How to Use Notional Value in Risk Hedging
The notional amount definition is not only useful in maximising profits but hedging risks as well. Imagine you have asset X in your portfolio, and you just found out that it might be heading toward undervaluation soon. You can purchase a futures contract at a fixed rate to mitigate market exposure.
The futures contract allows you to set a fixed selling price for your assets, letting you hedge your risks against asset devaluation. As a result, you will have a chance to sell the asset at a preferred price even if its notional value vs. market value has become unfavourable.

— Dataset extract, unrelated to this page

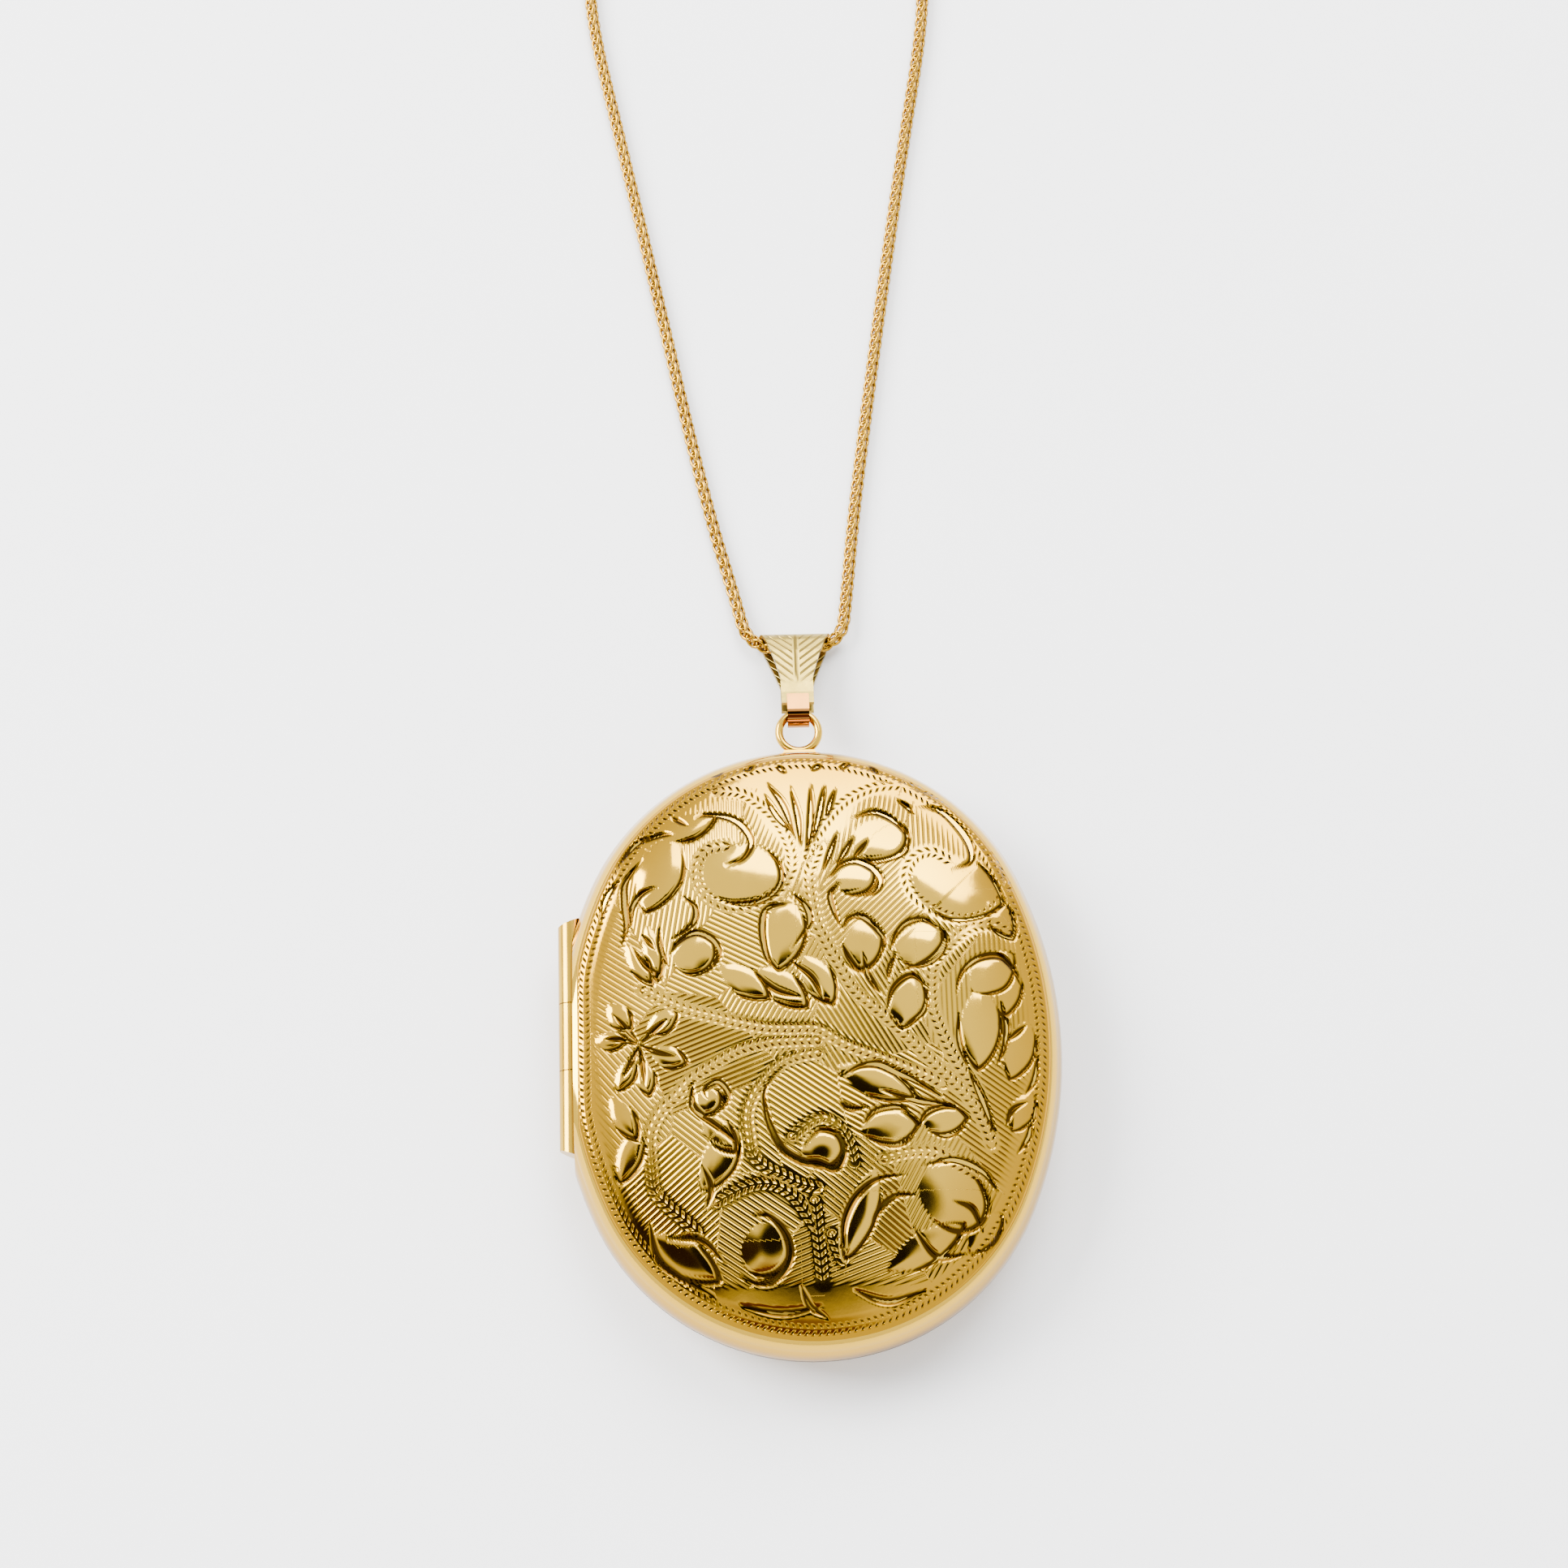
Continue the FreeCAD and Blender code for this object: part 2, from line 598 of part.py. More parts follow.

Considering the fractional price of futures contracts, hedging your risks with this strategy is a great way to ensure your long-term solvency as an investor or an agency.
Final Thoughts
Notional value is a prominent part of leveraged trading across industries and sectors, making it easy for individuals and companies to assess their market exposure and buying power. So, understanding the notional value is important regardless of your role and responsibilities when you deal with margin trading or derivatives.
This simple figure determines whether investors will be profitable or if the brokers will provide a sufficient leverage ratio to reap significant profits from derivative contracts. Notional value is also critical in assessing the continued risk exposure of your contracts, allowing you to adjust strategies if necessary.
So, before you decide to create a new contract or take up a leveraged position, be sure to check the notional value number of your agreement and assess it carefully.